OpenAI has released two new open-weight large language models — gpt-oss-120b and gpt-oss-20b — marking its first major open-source release since GPT-2 over five years ago.
Highlights
- First open-weight release in 5+ years: OpenAI publishes gpt-oss-120b and gpt-oss-20b under Apache 2.0, allowing full commercial use.
- Scalable across hardware tiers: 120b is optimized for a single H100 GPU, while 20b runs on laptops with 16GB RAM — democratizing access.
- Mixture-of-Experts (MoE) architecture: Both models activate a subset of parameters per token for efficient inference and reasoning.
- Competitive performance: Outperforms DeepSeek’s R1 and Qwen in some benchmarks, though still behind OpenAI’s own o-series models.
- High hallucination rates: The 20b and 120b models exhibit 49–53% hallucination in PersonQA — a tradeoff for openness and accessibility.
- Agentic capabilities: Supports tool use, chain-of-thought prompting, structured outputs, and adjustable reasoning — ideal for building autonomous AI agents.
- Safety-first release: Underwent evaluations using OpenAI’s Preparedness Framework, showing insufficient risk to restrict deployment.
- Available via major platforms: Deployable through Hugging Face, AWS Bedrock, Azure AI Foundry, and SageMaker.
- Strategic shift: Signals OpenAI’s response to global competition and a pivot back toward open-source collaboration.
- Altman’s new stance: CEO Sam Altman admits OpenAI was “on the wrong side of history” regarding openness — now aiming to empower developers globally.
Both models are now available for download via Hugging Face under the permissive Apache 2.0 license, allowing full commercial use.
Differences and Capabilities
The two models differ in scale, hardware requirements, and intended use.
- gpt-oss-120b is a large-scale model designed to run efficiently on a single NVIDIA H100 GPU. It leverages Mixture-of-Experts (MoE) architecture with 5.1B active parameters per token, enabling strong performance across reasoning tasks with efficient inference.
- gpt-oss-20b, a smaller variant, is optimized to run on consumer-grade hardware — such as laptops with 16GB RAM — making advanced reasoning AI more accessible to individual developers and smaller teams.
Benchmark Performance and Limitations
OpenAI reports that both models perform competitively with existing open-weight models.
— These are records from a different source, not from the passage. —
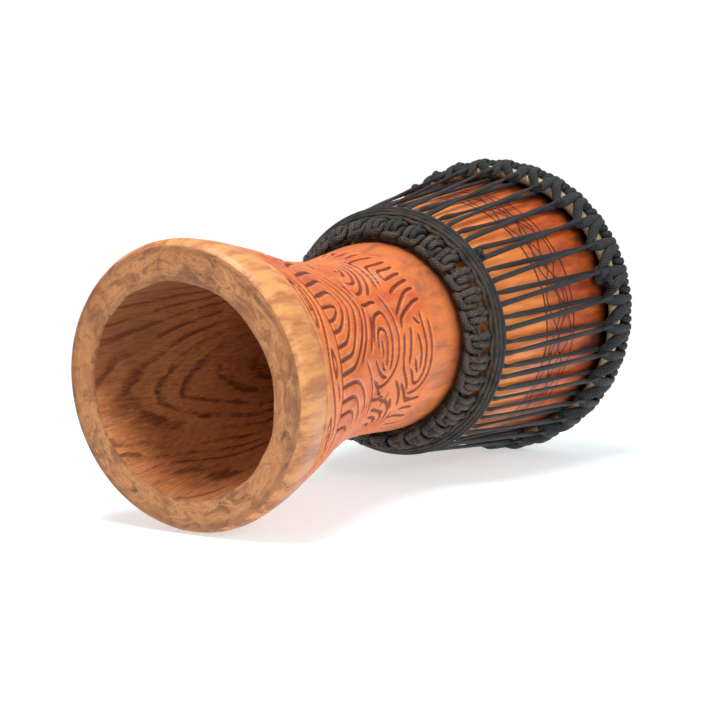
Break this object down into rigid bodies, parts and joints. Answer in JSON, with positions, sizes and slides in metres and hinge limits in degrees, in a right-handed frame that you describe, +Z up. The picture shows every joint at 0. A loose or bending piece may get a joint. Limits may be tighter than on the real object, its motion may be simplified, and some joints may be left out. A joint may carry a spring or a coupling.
{
  "type": "rope-tuned goblet drum",
  "caption": "Small goblet hand drum: carved wooden shell with a flared foot, goatskin head folded over a flesh ring, crown and waist rings with rope hitches and zig-zag lacing.",
  "frame": {"origin": "centre of the foot's flat face, on the drum's axis, where the drum stands", "axes": "+Z up along the drum's axis, from the foot to the playing skin; the drum is round, so X and Y are free"},
  "size_m": [0.2576, 0.2577, 0.466],
  "materials": {
    "shell_wood": "stained and oiled, carved",
    "goatskin": "dry rawhide",
    "ring_steel": "mill finish rod",
    "rope_black": "braided nylon, dusty"
  },
  "bodies": {
    "root": {"shell": "shell_wood", "head": "goatskin", "flesh_ring": "ring_steel", "crown_ring": "ring_steel", "waist_ring": "ring_steel", "crown_hitches": "rope_black", "waist_hitches": "rope_black", "waist_turn_1": "rope_black", "waist_turn_2": "rope_black", "lacing": "rope_black", "tail_knot": "rope_black", "end_knot": "rope_black"}
  },
  "joints": []
}
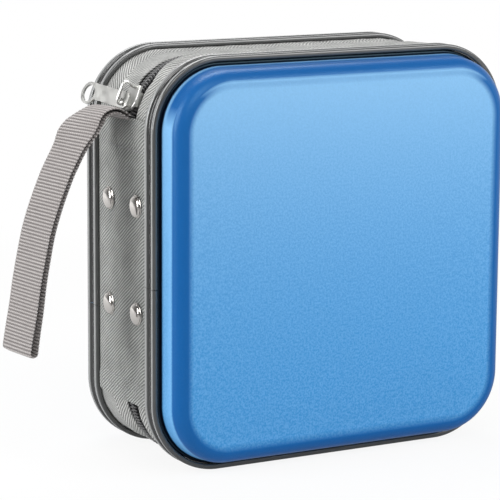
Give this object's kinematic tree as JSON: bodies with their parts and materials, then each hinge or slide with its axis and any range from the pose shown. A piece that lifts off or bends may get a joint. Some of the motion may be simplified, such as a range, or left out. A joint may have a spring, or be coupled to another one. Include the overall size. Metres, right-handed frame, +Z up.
{
  "type": "disc storage case",
  "caption": "Hard-shell zip case for discs with two moulded shells, ridged rims, fabric gusset, riveted spine, bound sleeves and a folded webbing hand strap.",
  "frame": {"origin": "centre of the whole outline in X and Y, on the surface that the rims stand on", "axes": "+X from the spine to the opening edge, -Y out of the front cover, +Z up"},
  "size_m": [0.1986, 0.08, 0.159],
  "materials": {
    "blue_shell": "satin, finely grained",
    "grey_rim": "satin",
    "grey_twill": "twill weave",
    "patch_cloth": "plain weave",
    "lining_cloth": "brushed",
    "tape_cloth": "woven",
    "coil_nylon": "satin",
    "nickel": "nickel plated",
    "binder_plastic": "satin",
    "sleeve_film": "film and fleece",
    "webbing": "ribbed webbing"
  },
  "bodies": {
    "spine": {"spine_base": "grey_twill", "spine_patch": "patch_cloth", "front_binder": "binder_plastic", "back_binder": "binder_plastic", "rivet_1": "nickel", "rivet_2": "nickel", "rivet_3": "nickel", "rivet_4": "nickel", "washer_1": "nickel", "washer_2": "nickel", "washer_3": "nickel", "washer_4": "nickel", "front_sleeves": "sleeve_film", "back_sleeves": "sleeve_film", "hand_strap": "webbing"},
    "front_cover": {"front_shell": "blue_shell", "front_lining": "lining_cloth", "front_rim": "grey_rim", "front_gusset": "grey_twill", "front_zip_tape": "tape_cloth", "front_zip_coil": "coil_nylon"},
    "back_cover": {"back_shell": "blue_shell", "back_lining": "lining_cloth", "back_rim": "grey_rim", "back_gusset": "grey_twill", "back_zip_tape": "tape_cloth", "back_zip_coil": "coil_nylon"},
    "slider": {"slider_body": "nickel"},
    "pull_tab": {"pull_tab": "nickel"}
  },
  "joints": [
    {"name": "front_cover_turn", "type": "hinge", "parent": "spine", "child": "front_cover", "pos_m": [-0.05566, -0.021, 0.0795], "axis": [0, 0, -1], "range_deg": [0, 90], "deforming": ["front_gusset", "front_zip_tape", "front_zip_coil"]},
    {"name": "back_cover_turn", "type": "hinge", "parent": "spine", "child": "back_cover", "pos_m": [-0.05566, 0.021, 0.0795], "axis": [0, 0, 1], "range_deg": [0, 90], "deforming": ["back_gusset", "back_zip_tape", "back_zip_coil"]},
    {"name": "slider_run", "type": "hinge", "parent": "spine", "child": "slider", "pos_m": [-0.02766, -0.006, 0.131], "axis": [0, 1, 0], "range_deg": [0, 58]},
    {"name": "pull_tab_swing", "type": "hinge", "parent": "slider", "child": "pull_tab", "pos_m": [-0.05677, -0.006, 0.14035], "axis": [0.4067, 0, 0.9135], "range_deg": [0, 28]}
  ]
}
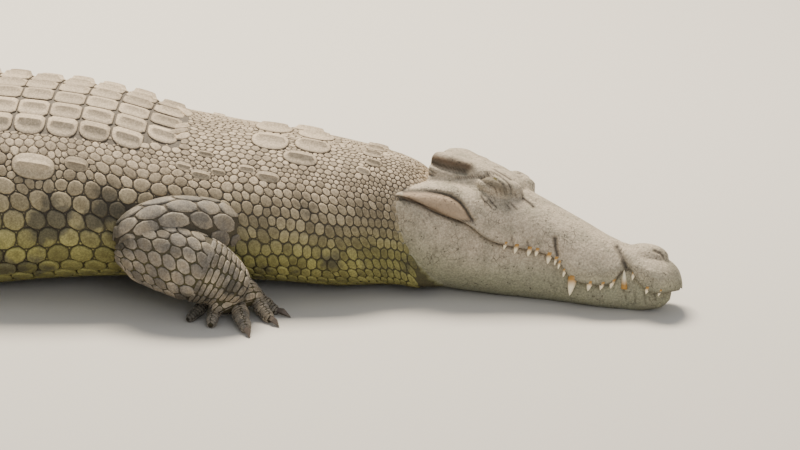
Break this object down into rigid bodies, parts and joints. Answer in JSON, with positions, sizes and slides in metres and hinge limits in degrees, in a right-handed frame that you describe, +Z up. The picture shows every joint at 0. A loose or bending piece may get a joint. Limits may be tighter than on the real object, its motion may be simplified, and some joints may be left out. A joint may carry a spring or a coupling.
{
  "type": "nile crocodile model",
  "caption": "Life-size resting Nile crocodile lying on its belly, mouth closed with teeth showing, eyes shut, tail curved; a still display model that stands on flat floor.",
  "frame": {"origin": "centre of the footprint of the bounding box, on the floor plane", "axes": "+X towards the snout along the trunk, +Y to the animal's left, +Z up"},
  "size_m": [3.951, 1.3186, 0.3743],
  "materials": {
    "head_hide": "dry, cracked, fine grained hide",
    "body_hide": "dry, dusty scaled hide",
    "limb_hide": "dry scaled hide",
    "claw_horn": "satin horn",
    "eye": "wet gloss, mostly behind closed lids"
  },
  "bodies": {
    "root": {"head": "head_hide", "lower_jaw": "head_hide", "neck": "body_hide", "trunk_front": "body_hide", "trunk_rear": "body_hide", "tail_base": "body_hide", "tail_middle": "body_hide", "tail_rear": "body_hide", "tail_tip": "body_hide", "fore_right_upper": "limb_hide", "fore_right_lower": "limb_hide", "fore_right_foot": "limb_hide", "fore_left_upper": "limb_hide", "fore_left_lower": "limb_hide", "fore_left_foot": "limb_hide", "hind_right_upper": "limb_hide", "hind_right_lower": "limb_hide", "hind_right_foot": "limb_hide", "hind_left_upper": "limb_hide", "hind_left_lower": "limb_hide", "hind_left_foot": "limb_hide", "fore_right_claw_1": "claw_horn", "fore_right_claw_2": "claw_horn", "fore_right_claw_3": "claw_horn", "fore_left_claw_1": "claw_horn", "fore_left_claw_2": "claw_horn", "fore_left_claw_3": "claw_horn", "hind_right_claw_1": "claw_horn", "hind_right_claw_2": "claw_horn", "hind_right_claw_3": "claw_horn", "hind_left_claw_1": "claw_horn", "hind_left_claw_2": "claw_horn", "hind_left_claw_3": "claw_horn", "eye_right": "eye", "eye_left": "eye"}
  },
  "joints": []
}
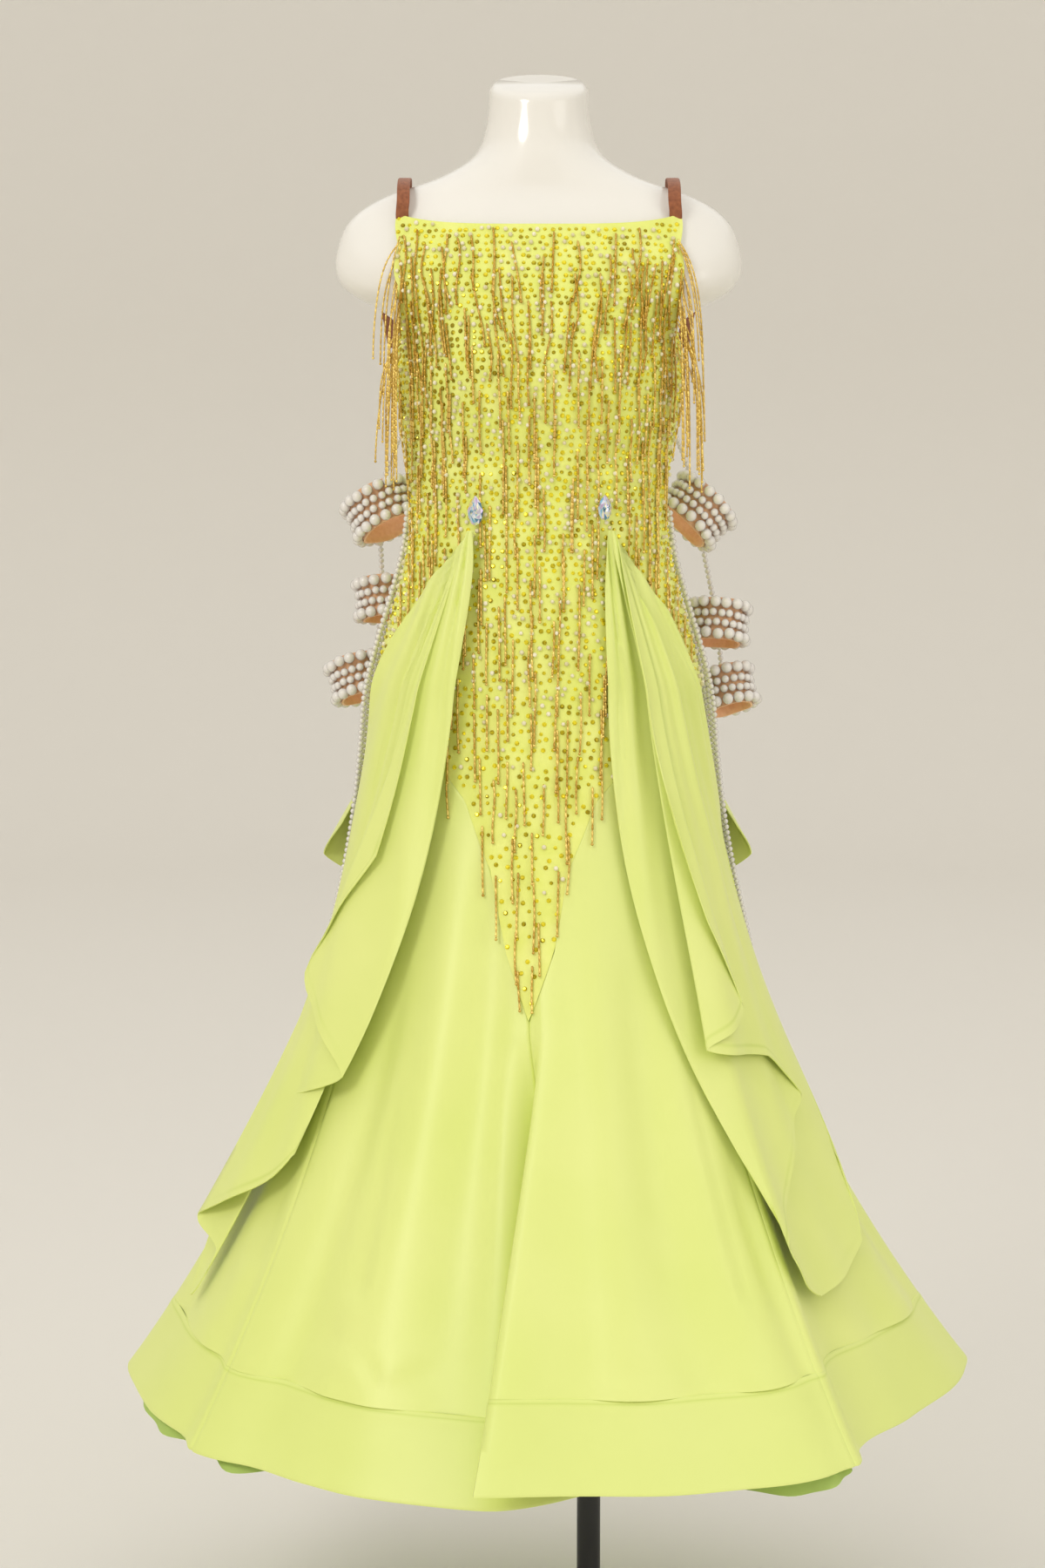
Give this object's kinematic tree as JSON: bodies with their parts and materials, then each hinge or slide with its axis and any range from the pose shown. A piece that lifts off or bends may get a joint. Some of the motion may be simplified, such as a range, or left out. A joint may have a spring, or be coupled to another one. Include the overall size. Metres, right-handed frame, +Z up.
{
  "type": "ballroom dance dress on a limbless dress form with a pole stand",
  "caption": "Sleeveless beaded ballroom dance dress with a flared gored satin skirt, side drapes and pearl armbands, on a limbless form with a pole stand.",
  "frame": {"origin": "middle of the base plate's underside, on the pole's axis", "axes": "+Z up; the dress faces -Y and its sides lie along X"},
  "size_m": [0.8996, 0.845, 1.6825],
  "materials": {
    "form_gloss": "smooth glossy warm white lacquer",
    "stand_black": "satin black powder coat",
    "stretch_bodice": "matte neon chartreuse stretch crepe",
    "beads_gold": "gold and copper lined glass bugle beads, citrine stones and small pearls",
    "strap_elastic": "brown ribbed elastic",
    "crystal": "faceted clear glass with a rainbow coating",
    "satin": "neon yellow-green satin, soft sheen",
    "cuff_elastic": "tan stretch fabric",
    "pearl": "ivory pearl lustre"
  },
  "bodies": {
    "root": {"form_torso": "form_gloss", "stand_pole": "stand_black", "stand_base": "stand_black", "bodice_front": "stretch_bodice", "bodice_back": "stretch_bodice", "bead_fringe": "beads_gold", "side_fringe_left": "beads_gold", "shoulder_strap_left": "strap_elastic", "crystal_left": "crystal", "side_fringe_right": "beads_gold", "shoulder_strap_right": "strap_elastic", "crystal_right": "crystal", "skirt_back_left": "satin", "hem_band_back_left": "satin", "skirt_side_left": "satin", "hem_band_side_left": "satin", "skirt_front_left": "satin", "hem_band_front_left": "satin", "skirt_front_right": "satin", "hem_band_front_right": "satin", "skirt_side_right": "satin", "hem_band_side_right": "satin", "skirt_back_right": "satin", "hem_band_back_right": "satin", "underskirt_back_left": "satin", "underskirt_front_left": "satin", "underskirt_front_right": "satin", "underskirt_back_right": "satin", "drape_left": "satin", "drape_right": "satin", "back_ruffle_left": "satin", "back_ruffle_right": "satin", "armband_left_1": "cuff_elastic", "armband_left_1_pearls": "pearl", "armband_left_2": "cuff_elastic", "armband_left_2_pearls": "pearl", "armband_left_3": "cuff_elastic", "armband_left_3_pearls": "pearl", "pearl_strand_left_long": "pearl", "pearl_strand_left_short": "pearl", "pearl_strand_left_link": "pearl", "armband_right_1": "cuff_elastic", "armband_right_1_pearls": "pearl", "armband_right_2": "cuff_elastic", "armband_right_2_pearls": "pearl", "armband_right_3": "cuff_elastic", "armband_right_3_pearls": "pearl", "pearl_strand_right_long": "pearl", "pearl_strand_right_short": "pearl", "pearl_strand_right_link": "pearl"}
  },
  "joints": []
}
For example:
- On Codeforces with tools, the 120b and 20b scored 2622 and 2516, respectively — outperforming DeepSeek’s R1 model.
- In Humanity’s Last Exam, both models outperformed Qwen and DeepSeek but remained below the performance of OpenAI’s o-series models like o3 and o4-mini.
The models also demonstrate higher hallucination rates compared to OpenAI’s proprietary systems.
On PersonQA, gpt-oss-120b and gpt-oss-20b showed hallucination rates of 49% and 53%, respectively — significantly above the o1 model’s 15% and o4-mini’s 36%.
Architecture and Use in Agentic Workflows
Both models employ Mixture-of-Experts (MoE) design, which activates only a subset of parameters per token to reduce compute overhead.
- gpt-oss-120b: ~5.1B active parameters per token
- gpt-oss-20b: ~3.6B active parameters per token
The models support advanced reasoning workflows, including,
- Chain-of-thought prompting
- Tool use, such as code execution and web browsing
- Structured output generation
- Adjustable reasoning effort
Safety Measures and Responsible Release
Prior to release, OpenAI conducted extensive internal and third-party evaluations under its Preparedness Framework, testing for misuse in high-risk domains such as cybersecurity and biotechnology.
The results indicated that the models do not meet the criteria for “high capability” in dangerous applications, enabling OpenAI to proceed with open-weight deployment while maintaining its safety commitments.
Accessibility and Deployment Options
Beyond open access on Hugging Face, the gpt-oss models are also being integrated into cloud platforms.
- AWS Bedrock
- Azure AI Foundry
- SageMaker
OpenAI claims that gpt-oss-120b is up to 3× more cost-efficient than competitors like Gemini or DeepSeek’s R1 on AWS infrastructure — a potentially significant advantage for enterprises seeking scalable, transparent AI solutions.
The release comes at a time of increasing pressure from global AI labs — particularly in China — that are rapidly advancing open-weight models. DeepSeek’s R1, Alibaba’s Qwen, and Moonshot AI have all made substantial progress, prompting OpenAI to revisit its approach to openness.
CEO Sam Altman acknowledged this shift in direction, stating earlier this year that the company had been “on the wrong side of history” regarding open-source AI.
He emphasized OpenAI’s renewed commitment to its mission of ensuring that AGI benefits all of humanity by enabling broader developer access.
“We are excited for the world to be building on an open AI stack created in the United States, based on democratic values,” Altman said in a recent statement.